### AIM OF THE EXERCISE
Quote the lines that run from the line containing "extrude(amount=sheet, both=True, mode=Mode.SUBTRACT)" down to the line containing "zip(*points))), Vector(map(max, zip(*points)))". Include both of those lines, reproduce each exactly, and omit everything else.

— Start —

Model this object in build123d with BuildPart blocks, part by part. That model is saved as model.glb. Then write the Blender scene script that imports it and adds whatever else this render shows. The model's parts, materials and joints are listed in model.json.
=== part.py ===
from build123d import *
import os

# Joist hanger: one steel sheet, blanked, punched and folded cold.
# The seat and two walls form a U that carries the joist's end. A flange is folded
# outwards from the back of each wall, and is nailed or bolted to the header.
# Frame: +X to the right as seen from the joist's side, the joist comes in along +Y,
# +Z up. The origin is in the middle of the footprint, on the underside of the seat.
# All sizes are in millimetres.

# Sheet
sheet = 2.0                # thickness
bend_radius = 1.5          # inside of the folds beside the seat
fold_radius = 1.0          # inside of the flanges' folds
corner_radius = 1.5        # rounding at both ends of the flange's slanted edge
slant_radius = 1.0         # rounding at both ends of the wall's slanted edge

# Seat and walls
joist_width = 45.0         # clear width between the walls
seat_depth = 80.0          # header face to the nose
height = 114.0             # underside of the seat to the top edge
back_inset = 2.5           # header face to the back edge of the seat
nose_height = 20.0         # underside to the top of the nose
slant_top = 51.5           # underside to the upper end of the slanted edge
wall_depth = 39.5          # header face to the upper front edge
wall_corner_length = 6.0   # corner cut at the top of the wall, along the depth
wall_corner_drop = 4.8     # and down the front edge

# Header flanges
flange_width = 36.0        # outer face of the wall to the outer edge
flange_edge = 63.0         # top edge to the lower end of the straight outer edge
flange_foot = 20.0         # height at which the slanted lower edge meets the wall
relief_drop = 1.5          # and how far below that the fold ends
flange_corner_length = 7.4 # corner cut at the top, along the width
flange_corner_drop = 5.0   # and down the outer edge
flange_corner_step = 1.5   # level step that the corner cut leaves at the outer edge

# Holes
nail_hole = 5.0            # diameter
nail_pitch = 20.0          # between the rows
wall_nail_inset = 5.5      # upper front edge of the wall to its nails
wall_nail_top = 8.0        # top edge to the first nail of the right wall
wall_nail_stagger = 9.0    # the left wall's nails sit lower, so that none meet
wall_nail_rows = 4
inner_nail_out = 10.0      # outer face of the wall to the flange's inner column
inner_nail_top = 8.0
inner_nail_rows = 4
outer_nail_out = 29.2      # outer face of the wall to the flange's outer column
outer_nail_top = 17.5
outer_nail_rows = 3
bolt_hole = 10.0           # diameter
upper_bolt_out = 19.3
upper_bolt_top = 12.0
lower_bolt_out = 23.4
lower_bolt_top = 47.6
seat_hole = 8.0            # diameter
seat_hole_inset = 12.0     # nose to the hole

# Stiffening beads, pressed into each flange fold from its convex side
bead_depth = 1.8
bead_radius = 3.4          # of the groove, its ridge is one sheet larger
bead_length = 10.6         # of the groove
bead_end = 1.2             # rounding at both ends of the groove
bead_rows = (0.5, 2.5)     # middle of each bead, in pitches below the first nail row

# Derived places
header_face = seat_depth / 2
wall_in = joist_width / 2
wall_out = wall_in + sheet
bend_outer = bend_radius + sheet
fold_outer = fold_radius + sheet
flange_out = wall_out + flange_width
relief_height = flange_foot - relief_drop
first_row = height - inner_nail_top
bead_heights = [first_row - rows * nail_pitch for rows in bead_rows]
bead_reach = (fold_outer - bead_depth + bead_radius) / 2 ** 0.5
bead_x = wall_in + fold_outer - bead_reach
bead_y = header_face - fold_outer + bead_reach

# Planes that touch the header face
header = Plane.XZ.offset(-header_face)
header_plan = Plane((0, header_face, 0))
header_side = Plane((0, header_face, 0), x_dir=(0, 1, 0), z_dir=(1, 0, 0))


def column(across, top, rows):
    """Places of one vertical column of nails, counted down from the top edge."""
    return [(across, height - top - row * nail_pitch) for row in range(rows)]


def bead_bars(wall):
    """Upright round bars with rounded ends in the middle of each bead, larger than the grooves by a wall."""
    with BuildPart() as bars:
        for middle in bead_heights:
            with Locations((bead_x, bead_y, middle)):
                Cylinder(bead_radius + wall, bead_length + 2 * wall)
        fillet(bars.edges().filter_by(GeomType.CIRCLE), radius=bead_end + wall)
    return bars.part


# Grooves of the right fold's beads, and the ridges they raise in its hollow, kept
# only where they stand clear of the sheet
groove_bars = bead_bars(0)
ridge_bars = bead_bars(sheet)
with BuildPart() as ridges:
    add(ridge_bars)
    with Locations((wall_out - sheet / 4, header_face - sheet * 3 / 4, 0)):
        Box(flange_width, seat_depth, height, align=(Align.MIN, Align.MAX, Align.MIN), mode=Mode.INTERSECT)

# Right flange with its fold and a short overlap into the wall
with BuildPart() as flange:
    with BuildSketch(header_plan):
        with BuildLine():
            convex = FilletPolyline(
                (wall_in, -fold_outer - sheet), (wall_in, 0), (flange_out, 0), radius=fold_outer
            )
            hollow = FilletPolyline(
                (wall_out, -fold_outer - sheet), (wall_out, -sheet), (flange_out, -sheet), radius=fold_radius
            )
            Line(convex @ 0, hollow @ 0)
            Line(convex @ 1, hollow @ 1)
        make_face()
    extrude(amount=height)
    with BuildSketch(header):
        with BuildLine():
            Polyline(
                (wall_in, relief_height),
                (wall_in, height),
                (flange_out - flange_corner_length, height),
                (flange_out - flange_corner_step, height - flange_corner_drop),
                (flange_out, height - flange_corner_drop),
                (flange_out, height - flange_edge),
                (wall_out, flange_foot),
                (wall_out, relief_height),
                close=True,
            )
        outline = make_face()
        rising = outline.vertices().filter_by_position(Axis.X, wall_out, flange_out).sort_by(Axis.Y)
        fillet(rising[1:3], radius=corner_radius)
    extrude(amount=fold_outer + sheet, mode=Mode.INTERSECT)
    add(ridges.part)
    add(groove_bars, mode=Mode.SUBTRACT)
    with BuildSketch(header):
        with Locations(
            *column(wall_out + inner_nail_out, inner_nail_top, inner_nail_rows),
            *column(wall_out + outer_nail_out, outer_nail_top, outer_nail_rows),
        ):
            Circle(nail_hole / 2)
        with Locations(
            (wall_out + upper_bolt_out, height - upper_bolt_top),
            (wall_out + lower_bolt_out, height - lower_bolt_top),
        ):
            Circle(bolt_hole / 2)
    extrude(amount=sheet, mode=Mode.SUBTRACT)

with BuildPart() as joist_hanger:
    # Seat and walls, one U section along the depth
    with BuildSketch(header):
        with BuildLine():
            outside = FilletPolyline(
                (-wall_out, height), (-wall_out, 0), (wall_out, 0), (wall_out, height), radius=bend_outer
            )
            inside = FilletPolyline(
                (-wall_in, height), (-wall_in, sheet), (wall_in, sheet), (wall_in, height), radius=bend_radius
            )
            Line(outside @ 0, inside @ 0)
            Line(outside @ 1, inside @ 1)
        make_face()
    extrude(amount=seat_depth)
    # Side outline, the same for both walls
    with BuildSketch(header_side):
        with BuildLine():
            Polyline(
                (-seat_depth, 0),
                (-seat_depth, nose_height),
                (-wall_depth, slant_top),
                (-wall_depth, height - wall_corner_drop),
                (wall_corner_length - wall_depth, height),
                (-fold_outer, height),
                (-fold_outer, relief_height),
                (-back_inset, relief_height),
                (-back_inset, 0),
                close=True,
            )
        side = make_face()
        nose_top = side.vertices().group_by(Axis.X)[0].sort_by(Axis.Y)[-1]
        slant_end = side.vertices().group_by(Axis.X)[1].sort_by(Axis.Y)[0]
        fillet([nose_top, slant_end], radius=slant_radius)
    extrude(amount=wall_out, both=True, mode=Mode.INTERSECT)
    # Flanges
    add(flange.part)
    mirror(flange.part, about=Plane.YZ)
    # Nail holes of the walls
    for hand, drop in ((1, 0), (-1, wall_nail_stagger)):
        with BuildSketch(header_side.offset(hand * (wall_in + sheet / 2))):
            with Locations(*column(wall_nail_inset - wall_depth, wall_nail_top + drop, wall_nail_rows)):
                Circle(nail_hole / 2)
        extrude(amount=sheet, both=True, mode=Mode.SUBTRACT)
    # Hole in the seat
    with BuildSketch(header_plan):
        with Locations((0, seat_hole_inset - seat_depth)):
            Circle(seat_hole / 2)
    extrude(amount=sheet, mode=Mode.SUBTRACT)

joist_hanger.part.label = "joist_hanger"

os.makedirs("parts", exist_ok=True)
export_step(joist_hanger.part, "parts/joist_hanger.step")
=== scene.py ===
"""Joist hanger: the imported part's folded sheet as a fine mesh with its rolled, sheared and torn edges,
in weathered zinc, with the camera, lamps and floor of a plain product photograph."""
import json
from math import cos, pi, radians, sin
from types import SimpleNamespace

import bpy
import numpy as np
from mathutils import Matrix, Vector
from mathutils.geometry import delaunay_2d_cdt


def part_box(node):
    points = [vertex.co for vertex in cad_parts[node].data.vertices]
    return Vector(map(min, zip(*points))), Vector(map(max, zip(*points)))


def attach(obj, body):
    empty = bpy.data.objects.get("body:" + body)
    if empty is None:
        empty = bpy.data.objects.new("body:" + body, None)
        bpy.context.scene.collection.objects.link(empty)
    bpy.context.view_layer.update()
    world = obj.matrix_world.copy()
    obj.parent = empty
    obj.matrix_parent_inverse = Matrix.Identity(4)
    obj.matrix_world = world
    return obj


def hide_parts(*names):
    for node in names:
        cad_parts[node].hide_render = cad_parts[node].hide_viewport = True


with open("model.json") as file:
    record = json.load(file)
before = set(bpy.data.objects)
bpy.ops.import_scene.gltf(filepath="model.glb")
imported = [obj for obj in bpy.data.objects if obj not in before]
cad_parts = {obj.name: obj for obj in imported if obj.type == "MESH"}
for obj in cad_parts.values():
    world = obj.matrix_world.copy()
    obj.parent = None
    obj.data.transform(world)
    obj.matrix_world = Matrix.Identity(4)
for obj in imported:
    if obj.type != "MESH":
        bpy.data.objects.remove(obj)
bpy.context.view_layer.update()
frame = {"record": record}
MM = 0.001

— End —

### RESULT OF THIS EXERCISE
        extrude(amount=sheet, both=True, mode=Mode.SUBTRACT)
    # Hole in the seat
    with BuildSketch(header_plan):
        with Locations((0, seat_hole_inset - seat_depth)):
            Circle(seat_hole / 2)
    extrude(amount=sheet, mode=Mode.SUBTRACT)

joist_hanger.part.label = "joist_hanger"

os.makedirs("parts", exist_ok=True)
export_step(joist_hanger.part, "parts/joist_hanger.step")
=== scene.py ===
"""Joist hanger: the imported part's folded sheet as a fine mesh with its rolled, sheared and torn edges,
in weathered zinc, with the camera, lamps and floor of a plain product photograph."""
import json
from math import cos, pi, radians, sin
from types import SimpleNamespace

import bpy
import numpy as np
from mathutils import Matrix, Vector
from mathutils.geometry import delaunay_2d_cdt


def part_box(node):
    points = [vertex.co for vertex in cad_parts[node].data.vertices]
    return Vector(map(min, zip(*points))), Vector(map(max, zip(*points)))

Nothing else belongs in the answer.